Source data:
* * * * * * *
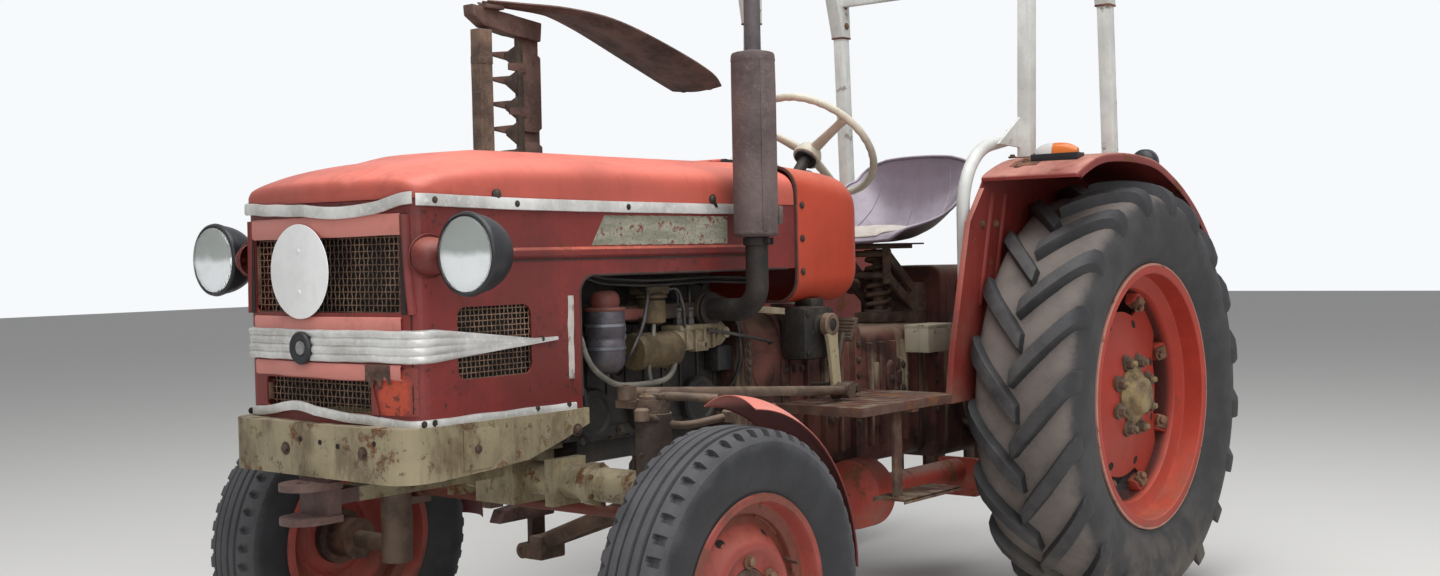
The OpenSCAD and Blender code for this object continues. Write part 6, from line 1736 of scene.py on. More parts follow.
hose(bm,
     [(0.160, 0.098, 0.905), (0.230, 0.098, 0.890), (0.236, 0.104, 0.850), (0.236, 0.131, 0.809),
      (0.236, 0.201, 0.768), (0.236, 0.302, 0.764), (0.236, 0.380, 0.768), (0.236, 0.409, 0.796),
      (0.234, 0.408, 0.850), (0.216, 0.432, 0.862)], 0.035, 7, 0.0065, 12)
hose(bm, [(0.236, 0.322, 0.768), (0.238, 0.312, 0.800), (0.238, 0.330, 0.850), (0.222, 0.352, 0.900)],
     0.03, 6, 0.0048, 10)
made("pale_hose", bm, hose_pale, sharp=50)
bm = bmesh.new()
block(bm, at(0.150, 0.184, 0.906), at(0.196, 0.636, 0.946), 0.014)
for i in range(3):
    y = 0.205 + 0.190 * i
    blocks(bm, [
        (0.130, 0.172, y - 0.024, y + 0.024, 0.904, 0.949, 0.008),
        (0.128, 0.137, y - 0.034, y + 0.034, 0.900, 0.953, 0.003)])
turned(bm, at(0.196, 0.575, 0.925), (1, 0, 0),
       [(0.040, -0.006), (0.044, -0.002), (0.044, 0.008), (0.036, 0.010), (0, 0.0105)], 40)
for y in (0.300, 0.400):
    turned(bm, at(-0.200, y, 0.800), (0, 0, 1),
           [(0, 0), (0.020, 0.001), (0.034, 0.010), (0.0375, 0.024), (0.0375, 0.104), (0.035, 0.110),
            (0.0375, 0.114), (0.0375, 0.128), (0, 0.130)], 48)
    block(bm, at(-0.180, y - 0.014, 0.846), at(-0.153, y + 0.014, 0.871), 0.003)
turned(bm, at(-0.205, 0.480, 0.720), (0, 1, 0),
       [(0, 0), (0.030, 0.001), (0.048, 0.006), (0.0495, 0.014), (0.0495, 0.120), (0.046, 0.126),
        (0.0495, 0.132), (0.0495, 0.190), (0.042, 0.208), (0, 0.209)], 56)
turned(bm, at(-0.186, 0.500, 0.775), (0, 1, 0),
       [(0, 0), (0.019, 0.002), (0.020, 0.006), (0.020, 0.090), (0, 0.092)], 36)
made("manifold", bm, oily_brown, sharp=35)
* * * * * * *
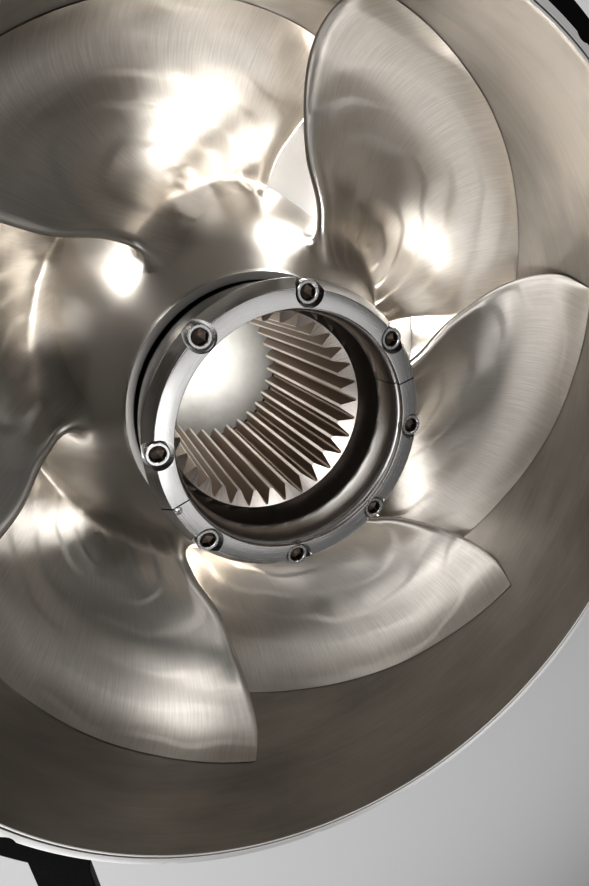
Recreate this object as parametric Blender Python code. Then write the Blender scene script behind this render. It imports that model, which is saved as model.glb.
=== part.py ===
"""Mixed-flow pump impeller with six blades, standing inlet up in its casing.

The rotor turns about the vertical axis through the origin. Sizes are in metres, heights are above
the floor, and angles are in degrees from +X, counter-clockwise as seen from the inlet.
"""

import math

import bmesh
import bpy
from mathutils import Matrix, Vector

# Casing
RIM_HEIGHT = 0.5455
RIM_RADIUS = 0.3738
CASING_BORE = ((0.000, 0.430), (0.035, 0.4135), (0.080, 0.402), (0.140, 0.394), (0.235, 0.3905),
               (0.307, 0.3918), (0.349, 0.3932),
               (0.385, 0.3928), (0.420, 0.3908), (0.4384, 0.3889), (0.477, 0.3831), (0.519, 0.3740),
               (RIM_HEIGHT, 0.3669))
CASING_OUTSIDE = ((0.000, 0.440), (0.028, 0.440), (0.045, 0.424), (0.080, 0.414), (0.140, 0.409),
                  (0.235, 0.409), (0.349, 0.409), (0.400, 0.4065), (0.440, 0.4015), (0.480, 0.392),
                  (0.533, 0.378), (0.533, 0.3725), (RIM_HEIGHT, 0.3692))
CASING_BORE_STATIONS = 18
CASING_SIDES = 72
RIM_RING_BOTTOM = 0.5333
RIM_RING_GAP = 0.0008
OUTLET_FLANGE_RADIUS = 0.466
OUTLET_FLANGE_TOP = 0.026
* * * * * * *
- Short exercise -
Retype, in the same exact form, the lines of the material above from the line holding "Recreate this object" through the line holding "in its casing.".

- Answer in full -
Recreate this object as parametric Blender Python code. Then write the Blender scene script behind this render. It imports that model, which is saved as model.glb.
=== part.py ===
"""Mixed-flow pump impeller with six blades, standing inlet up in its casing.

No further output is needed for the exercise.